--- Recorded data ---

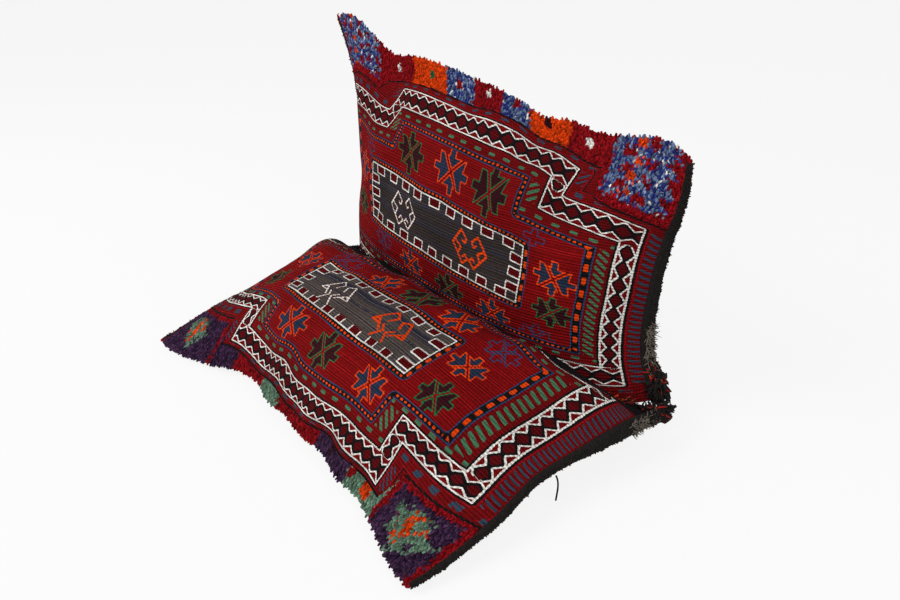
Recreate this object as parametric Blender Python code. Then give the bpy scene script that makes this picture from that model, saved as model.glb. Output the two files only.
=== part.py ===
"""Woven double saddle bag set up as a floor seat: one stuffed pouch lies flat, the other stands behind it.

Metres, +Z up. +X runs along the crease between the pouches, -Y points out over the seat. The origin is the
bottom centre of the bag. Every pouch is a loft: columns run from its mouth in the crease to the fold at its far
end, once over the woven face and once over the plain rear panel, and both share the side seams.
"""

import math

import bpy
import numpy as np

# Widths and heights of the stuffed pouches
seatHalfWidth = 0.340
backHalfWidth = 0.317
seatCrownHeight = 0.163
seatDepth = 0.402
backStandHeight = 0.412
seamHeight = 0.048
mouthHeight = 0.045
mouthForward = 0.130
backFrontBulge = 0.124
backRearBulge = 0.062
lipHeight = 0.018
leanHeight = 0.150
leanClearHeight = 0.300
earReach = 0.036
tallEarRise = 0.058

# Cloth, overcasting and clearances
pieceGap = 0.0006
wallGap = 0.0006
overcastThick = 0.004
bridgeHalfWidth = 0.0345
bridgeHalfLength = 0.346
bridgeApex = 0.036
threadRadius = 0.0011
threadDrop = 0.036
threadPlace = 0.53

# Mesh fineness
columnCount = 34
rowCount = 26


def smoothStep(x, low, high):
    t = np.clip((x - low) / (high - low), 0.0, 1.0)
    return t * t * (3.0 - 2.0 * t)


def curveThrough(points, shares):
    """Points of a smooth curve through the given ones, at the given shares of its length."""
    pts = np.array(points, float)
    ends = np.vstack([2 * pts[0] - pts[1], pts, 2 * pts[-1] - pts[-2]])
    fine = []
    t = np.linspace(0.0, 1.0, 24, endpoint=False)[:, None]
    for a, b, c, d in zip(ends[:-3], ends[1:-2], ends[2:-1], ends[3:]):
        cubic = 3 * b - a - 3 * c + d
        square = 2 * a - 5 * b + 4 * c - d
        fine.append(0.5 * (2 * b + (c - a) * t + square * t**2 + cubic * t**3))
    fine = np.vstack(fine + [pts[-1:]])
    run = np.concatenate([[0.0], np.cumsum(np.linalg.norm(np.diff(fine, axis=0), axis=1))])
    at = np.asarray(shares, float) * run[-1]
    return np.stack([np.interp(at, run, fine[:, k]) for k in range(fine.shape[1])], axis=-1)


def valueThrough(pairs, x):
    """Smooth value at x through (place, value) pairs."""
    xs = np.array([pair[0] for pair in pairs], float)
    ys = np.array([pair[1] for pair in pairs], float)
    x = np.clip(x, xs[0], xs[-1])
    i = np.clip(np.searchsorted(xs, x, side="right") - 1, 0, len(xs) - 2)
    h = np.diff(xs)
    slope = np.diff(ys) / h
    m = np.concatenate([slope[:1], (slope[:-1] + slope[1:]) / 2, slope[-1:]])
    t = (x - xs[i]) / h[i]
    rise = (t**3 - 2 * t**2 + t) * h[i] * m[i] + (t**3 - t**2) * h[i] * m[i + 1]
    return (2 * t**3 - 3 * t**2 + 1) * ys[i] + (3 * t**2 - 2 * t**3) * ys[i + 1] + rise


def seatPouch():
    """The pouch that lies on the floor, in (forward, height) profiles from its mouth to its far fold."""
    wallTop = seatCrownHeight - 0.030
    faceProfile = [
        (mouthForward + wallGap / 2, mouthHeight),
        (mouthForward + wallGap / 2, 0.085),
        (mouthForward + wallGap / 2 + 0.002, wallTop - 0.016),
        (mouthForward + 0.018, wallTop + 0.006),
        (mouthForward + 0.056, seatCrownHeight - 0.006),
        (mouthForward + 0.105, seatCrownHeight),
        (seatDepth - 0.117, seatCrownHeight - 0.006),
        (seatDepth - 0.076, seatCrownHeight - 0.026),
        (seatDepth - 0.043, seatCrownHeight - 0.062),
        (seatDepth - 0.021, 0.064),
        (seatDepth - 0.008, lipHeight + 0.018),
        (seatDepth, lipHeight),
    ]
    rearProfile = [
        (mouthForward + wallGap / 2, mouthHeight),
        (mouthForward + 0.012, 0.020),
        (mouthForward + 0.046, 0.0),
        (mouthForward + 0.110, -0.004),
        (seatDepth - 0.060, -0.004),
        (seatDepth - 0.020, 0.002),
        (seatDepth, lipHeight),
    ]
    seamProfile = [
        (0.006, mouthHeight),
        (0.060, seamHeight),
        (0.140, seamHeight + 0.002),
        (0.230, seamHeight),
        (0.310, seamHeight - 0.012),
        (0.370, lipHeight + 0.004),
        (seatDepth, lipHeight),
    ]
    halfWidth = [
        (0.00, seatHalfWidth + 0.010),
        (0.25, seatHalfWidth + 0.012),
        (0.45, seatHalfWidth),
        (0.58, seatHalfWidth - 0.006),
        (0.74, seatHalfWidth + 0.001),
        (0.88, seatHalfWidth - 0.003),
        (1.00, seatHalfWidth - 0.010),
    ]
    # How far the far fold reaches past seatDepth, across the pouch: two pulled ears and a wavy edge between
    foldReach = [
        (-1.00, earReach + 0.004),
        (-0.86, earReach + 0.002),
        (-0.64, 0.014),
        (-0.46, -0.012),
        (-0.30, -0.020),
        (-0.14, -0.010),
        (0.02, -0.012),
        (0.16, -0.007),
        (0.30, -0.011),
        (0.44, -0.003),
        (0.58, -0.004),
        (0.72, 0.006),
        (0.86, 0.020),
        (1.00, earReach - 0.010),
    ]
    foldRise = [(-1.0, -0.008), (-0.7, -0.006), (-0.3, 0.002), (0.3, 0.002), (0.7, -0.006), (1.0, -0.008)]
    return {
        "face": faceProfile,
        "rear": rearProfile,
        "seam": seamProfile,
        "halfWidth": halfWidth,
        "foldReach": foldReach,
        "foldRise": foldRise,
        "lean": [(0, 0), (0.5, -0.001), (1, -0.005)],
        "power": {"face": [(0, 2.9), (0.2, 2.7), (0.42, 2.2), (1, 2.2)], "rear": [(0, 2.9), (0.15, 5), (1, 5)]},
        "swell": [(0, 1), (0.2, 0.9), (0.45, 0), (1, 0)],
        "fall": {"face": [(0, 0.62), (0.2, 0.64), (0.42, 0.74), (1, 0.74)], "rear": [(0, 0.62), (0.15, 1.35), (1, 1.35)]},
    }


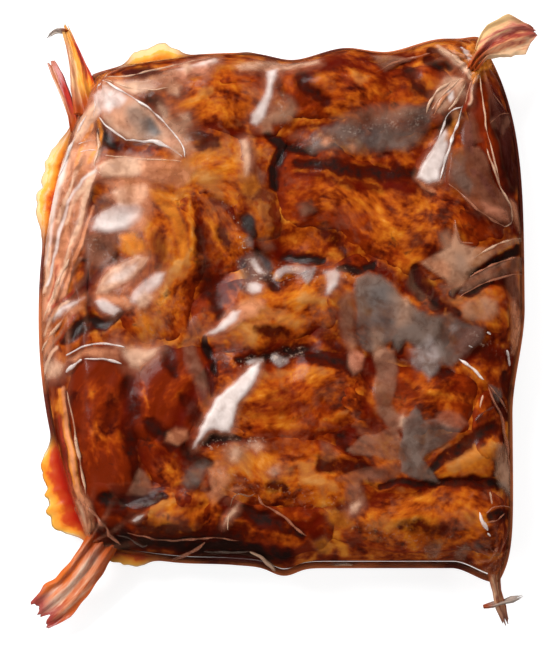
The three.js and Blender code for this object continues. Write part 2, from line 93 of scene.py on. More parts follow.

---

What you are asked to do:
Copy out all of the lines above exactly.

Result:
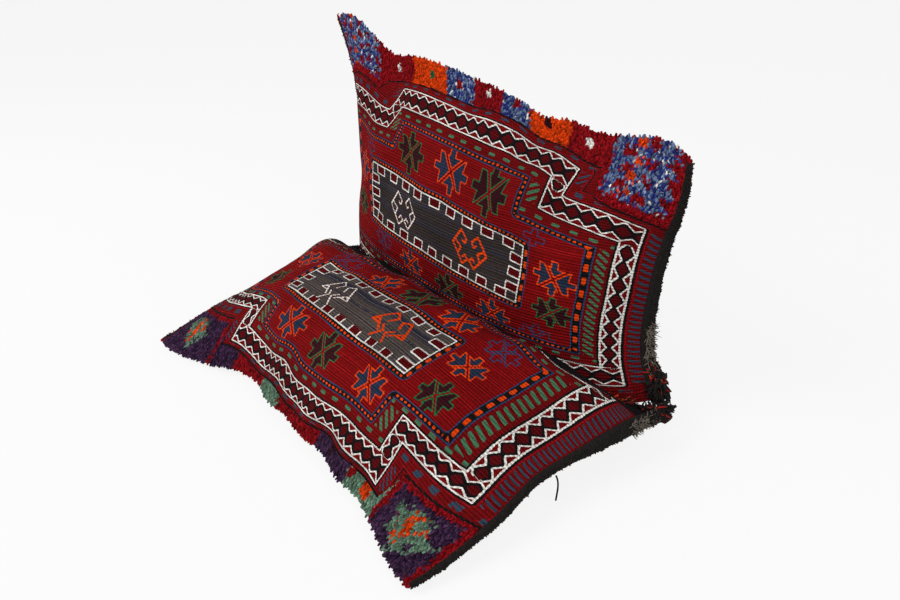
Recreate this object as parametric Blender Python code. Then give the bpy scene script that makes this picture from that model, saved as model.glb. Output the two files only.
=== part.py ===
"""Woven double saddle bag set up as a floor seat: one stuffed pouch lies flat, the other stands behind it.

Metres, +Z up. +X runs along the crease between the pouches, -Y points out over the seat. The origin is the
bottom centre of the bag. Every pouch is a loft: columns run from its mouth in the crease to the fold at its far
end, once over the woven face and once over the plain rear panel, and both share the side seams.
"""

import math

import bpy
import numpy as np

# Widths and heights of the stuffed pouches
seatHalfWidth = 0.340
backHalfWidth = 0.317
seatCrownHeight = 0.163
seatDepth = 0.402
backStandHeight = 0.412
seamHeight = 0.048
mouthHeight = 0.045
mouthForward = 0.130
backFrontBulge = 0.124
backRearBulge = 0.062
lipHeight = 0.018
leanHeight = 0.150
leanClearHeight = 0.300
earReach = 0.036
tallEarRise = 0.058

# Cloth, overcasting and clearances
pieceGap = 0.0006
wallGap = 0.0006
overcastThick = 0.004
bridgeHalfWidth = 0.0345
bridgeHalfLength = 0.346
bridgeApex = 0.036
threadRadius = 0.0011
threadDrop = 0.036
threadPlace = 0.53

# Mesh fineness
columnCount = 34
rowCount = 26


def smoothStep(x, low, high):
    t = np.clip((x - low) / (high - low), 0.0, 1.0)
    return t * t * (3.0 - 2.0 * t)


def curveThrough(points, shares):
    """Points of a smooth curve through the given ones, at the given shares of its length."""
    pts = np.array(points, float)
    ends = np.vstack([2 * pts[0] - pts[1], pts, 2 * pts[-1] - pts[-2]])
    fine = []
    t = np.linspace(0.0, 1.0, 24, endpoint=False)[:, None]
    for a, b, c, d in zip(ends[:-3], ends[1:-2], ends[2:-1], ends[3:]):
        cubic = 3 * b - a - 3 * c + d
        square = 2 * a - 5 * b + 4 * c - d
        fine.append(0.5 * (2 * b + (c - a) * t + square * t**2 + cubic * t**3))
    fine = np.vstack(fine + [pts[-1:]])
    run = np.concatenate([[0.0], np.cumsum(np.linalg.norm(np.diff(fine, axis=0), axis=1))])
    at = np.asarray(shares, float) * run[-1]
    return np.stack([np.interp(at, run, fine[:, k]) for k in range(fine.shape[1])], axis=-1)


def valueThrough(pairs, x):
    """Smooth value at x through (place, value) pairs."""
    xs = np.array([pair[0] for pair in pairs], float)
    ys = np.array([pair[1] for pair in pairs], float)
    x = np.clip(x, xs[0], xs[-1])
    i = np.clip(np.searchsorted(xs, x, side="right") - 1, 0, len(xs) - 2)
    h = np.diff(xs)
    slope = np.diff(ys) / h
    m = np.concatenate([slope[:1], (slope[:-1] + slope[1:]) / 2, slope[-1:]])
    t = (x - xs[i]) / h[i]
    rise = (t**3 - 2 * t**2 + t) * h[i] * m[i] + (t**3 - t**2) * h[i] * m[i + 1]
    return (2 * t**3 - 3 * t**2 + 1) * ys[i] + (3 * t**2 - 2 * t**3) * ys[i + 1] + rise


def seatPouch():
    """The pouch that lies on the floor, in (forward, height) profiles from its mouth to its far fold."""
    wallTop = seatCrownHeight - 0.030
    faceProfile = [
        (mouthForward + wallGap / 2, mouthHeight),
        (mouthForward + wallGap / 2, 0.085),
        (mouthForward + wallGap / 2 + 0.002, wallTop - 0.016),
        (mouthForward + 0.018, wallTop + 0.006),
        (mouthForward + 0.056, seatCrownHeight - 0.006),
        (mouthForward + 0.105, seatCrownHeight),
        (seatDepth - 0.117, seatCrownHeight - 0.006),
        (seatDepth - 0.076, seatCrownHeight - 0.026),
        (seatDepth - 0.043, seatCrownHeight - 0.062),
        (seatDepth - 0.021, 0.064),
        (seatDepth - 0.008, lipHeight + 0.018),
        (seatDepth, lipHeight),
    ]
    rearProfile = [
        (mouthForward + wallGap / 2, mouthHeight),
        (mouthForward + 0.012, 0.020),
        (mouthForward + 0.046, 0.0),
        (mouthForward + 0.110, -0.004),
        (seatDepth - 0.060, -0.004),
        (seatDepth - 0.020, 0.002),
        (seatDepth, lipHeight),
    ]
    seamProfile = [
        (0.006, mouthHeight),
        (0.060, seamHeight),
        (0.140, seamHeight + 0.002),
        (0.230, seamHeight),
        (0.310, seamHeight - 0.012),
        (0.370, lipHeight + 0.004),
        (seatDepth, lipHeight),
    ]
    halfWidth = [
        (0.00, seatHalfWidth + 0.010),
        (0.25, seatHalfWidth + 0.012),
        (0.45, seatHalfWidth),
        (0.58, seatHalfWidth - 0.006),
        (0.74, seatHalfWidth + 0.001),
        (0.88, seatHalfWidth - 0.003),
        (1.00, seatHalfWidth - 0.010),
    ]
    # How far the far fold reaches past seatDepth, across the pouch: two pulled ears and a wavy edge between
    foldReach = [
        (-1.00, earReach + 0.004),
        (-0.86, earReach + 0.002),
        (-0.64, 0.014),
        (-0.46, -0.012),
        (-0.30, -0.020),
        (-0.14, -0.010),
        (0.02, -0.012),
        (0.16, -0.007),
        (0.30, -0.011),
        (0.44, -0.003),
        (0.58, -0.004),
        (0.72, 0.006),
        (0.86, 0.020),
        (1.00, earReach - 0.010),
    ]
    foldRise = [(-1.0, -0.008), (-0.7, -0.006), (-0.3, 0.002), (0.3, 0.002), (0.7, -0.006), (1.0, -0.008)]
    return {
        "face": faceProfile,
        "rear": rearProfile,
        "seam": seamProfile,
        "halfWidth": halfWidth,
        "foldReach": foldReach,
        "foldRise": foldRise,
        "lean": [(0, 0), (0.5, -0.001), (1, -0.005)],
        "power": {"face": [(0, 2.9), (0.2, 2.7), (0.42, 2.2), (1, 2.2)], "rear": [(0, 2.9), (0.15, 5), (1, 5)]},
        "swell": [(0, 1), (0.2, 0.9), (0.45, 0), (1, 0)],
        "fall": {"face": [(0, 0.62), (0.2, 0.64), (0.42, 0.74), (1, 0.74)], "rear": [(0, 0.62), (0.15, 1.35), (1, 1.35)]},
    }


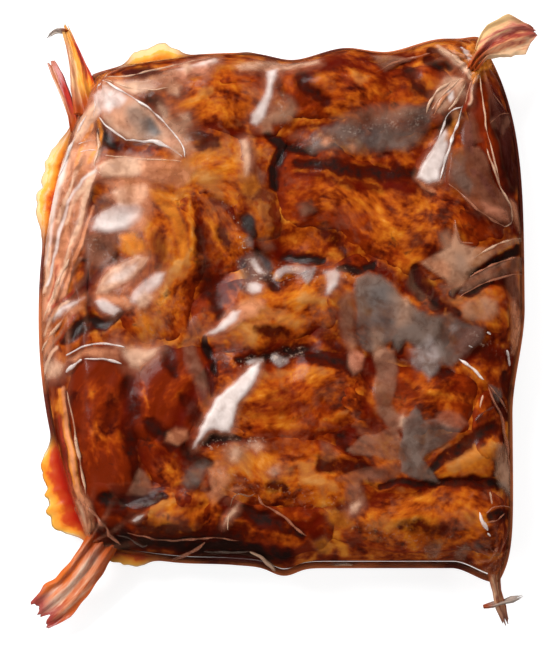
The three.js and Blender code for this object continues. Write part 2, from line 93 of scene.py on. More parts follow.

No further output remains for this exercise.